The apartment still smells like fruit juice and alcohol; I have small bruises on my breast where a pretty new boy bit me. (I couldn't return the favor. He has something like a don't-ask-don't-tell relationship with his girlfriend, which frustrated the sadist in me.) It was a good party, and this is really my first day home in the aftermath.
Kitten spent most of yesterday here after she got out of work, doing the reading for one of her courses and cleaning in frustration. She worries that she's taking over my space, but I spent yesterday an hour's drive from my apartment, and came home to find the evidence of the party eradicated, save for bright tissue-paper flowers and the occasionally sticky spot on the tile floor.
It's becoming harder and harder to pretend that she doesn't live with me. When I rented this place in November, she swore that she would only stay here two nights a week, and the occasional afternoon. These days she sleeps here most nights, and when she stays at her parents' house, she arrives late at night and leaves early the next morning.

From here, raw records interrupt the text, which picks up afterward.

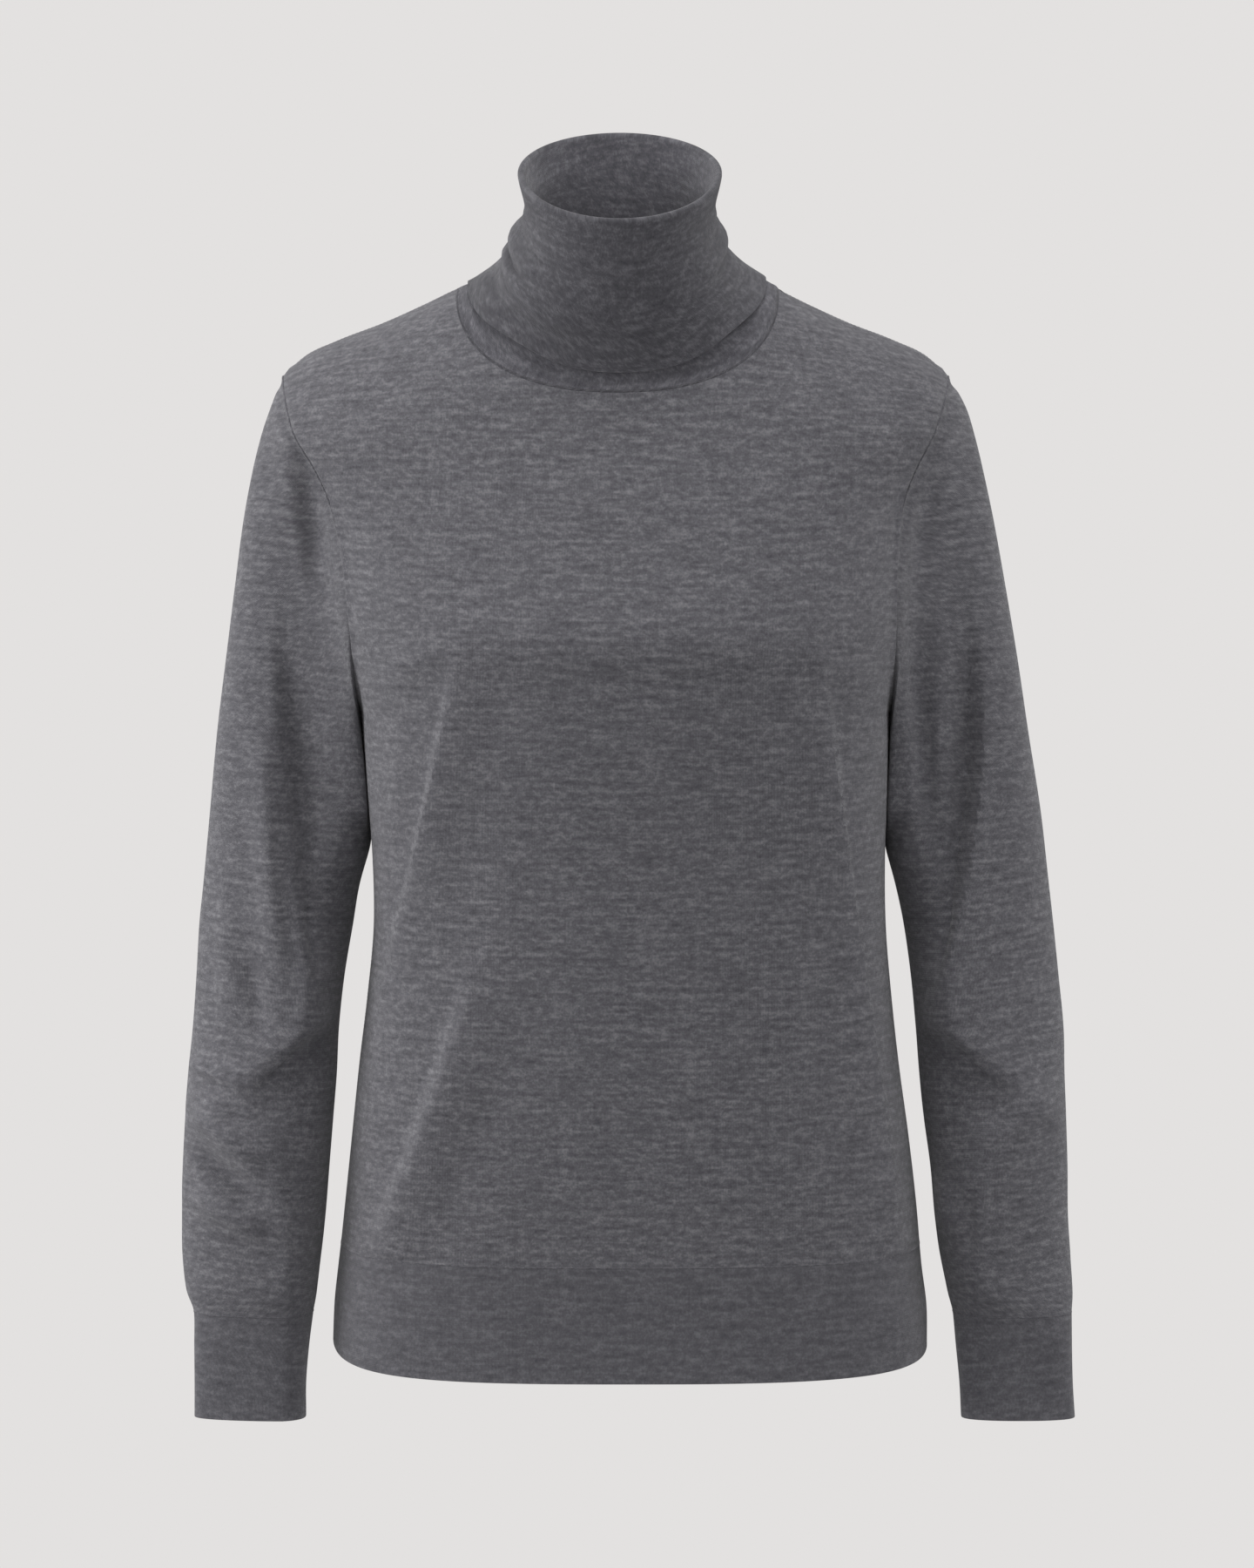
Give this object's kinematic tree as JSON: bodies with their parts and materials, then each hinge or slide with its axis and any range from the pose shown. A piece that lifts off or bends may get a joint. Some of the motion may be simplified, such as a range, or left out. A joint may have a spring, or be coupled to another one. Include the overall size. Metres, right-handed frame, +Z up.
{
  "type": "turtleneck sweater",
  "caption": "Grey turtleneck sweater in fine knit, worn shape: front, back, set-in sleeves, plain hem and cuff bands, and a tall turned-over collar.",
  "frame": {"origin": "centre of the garment where the wearer's neck and shoulders hold it up, level with the sides of the neck", "axes": "+Z up through the collar, -Y out of the front of the sweater, +X towards the wearer's left sleeve"},
  "size_m": [0.5234, 0.2157, 0.7512],
  "materials": {
    "fine_knit": "matt grey melange plain knit",
    "band_knit": "matt grey melange knit, a little denser and darker, on hem, cuffs and collar"
  },
  "bodies": {
    "root": {"body_front": "fine_knit", "body_back": "fine_knit", "hem_front": "band_knit", "hem_back": "band_knit", "sleeve_right": "fine_knit", "sleeve_left": "fine_knit", "cuff_right": "band_knit", "cuff_left": "band_knit", "collar": "band_knit"}
  },
  "joints": []
}
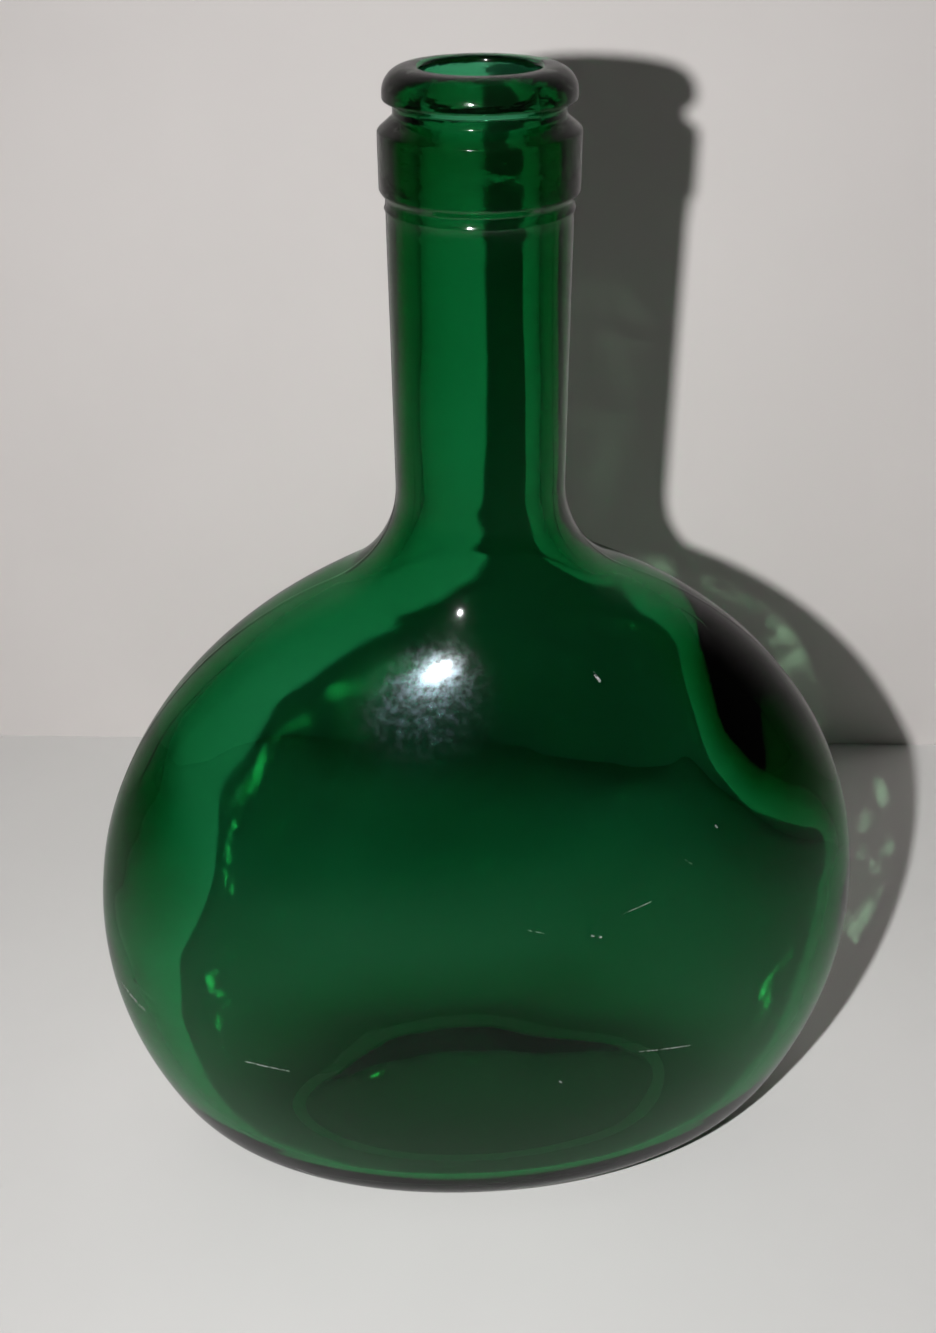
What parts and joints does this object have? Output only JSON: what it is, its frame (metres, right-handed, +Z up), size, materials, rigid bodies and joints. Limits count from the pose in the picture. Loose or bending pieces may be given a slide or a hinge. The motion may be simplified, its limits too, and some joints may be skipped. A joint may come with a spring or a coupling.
{
  "type": "wine bottle",
  "caption": "Empty flattened oval wine flask of clear green glass with a round neck, banded cork finish and open mouth.",
  "frame": {"origin": "centre of the standing ring, on the plane that the bottle stands on", "axes": "+Z up along the neck to the mouth, X across the wide oval, Y through its flat depth, with the front at -Y"},
  "size_m": [0.1528, 0.077, 0.218],
  "materials": {
    "bottle_glass": "clear green moulded glass, glossy"
  },
  "bodies": {
    "root": {"glass_bottle": "bottle_glass"}
  },
  "joints": []
}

I like it. She likes to play the domestic, cooking and cleaning. I'm often caught up in my schoolwork, or whatever project has grabbed my attention: I'll do laundry, and dishes, and take out the garbage, but I can ignore dust until it starts threatening to overtake my books.
She doesn't drive, so I take her where she needs to go. I like driving.
She said, last night, that we might make better roommates than significant others, when I called her on it, she promptly stuck her foot in her mouth. (Literally.) She has a point, though. We're friends, we're lovers, we effectively live together...but I don't understand what the special magic element is that makes it a relationship. Facebook statuses?
She wants children. I don't. We know that this will eventually require us to separate. I'm ok with this. We'll always be friends. I don't need forever.
Neither of us do monogamy, and I suppose that I don't really understand it. She is my girl and I love her and I want her with me. That's enough, right?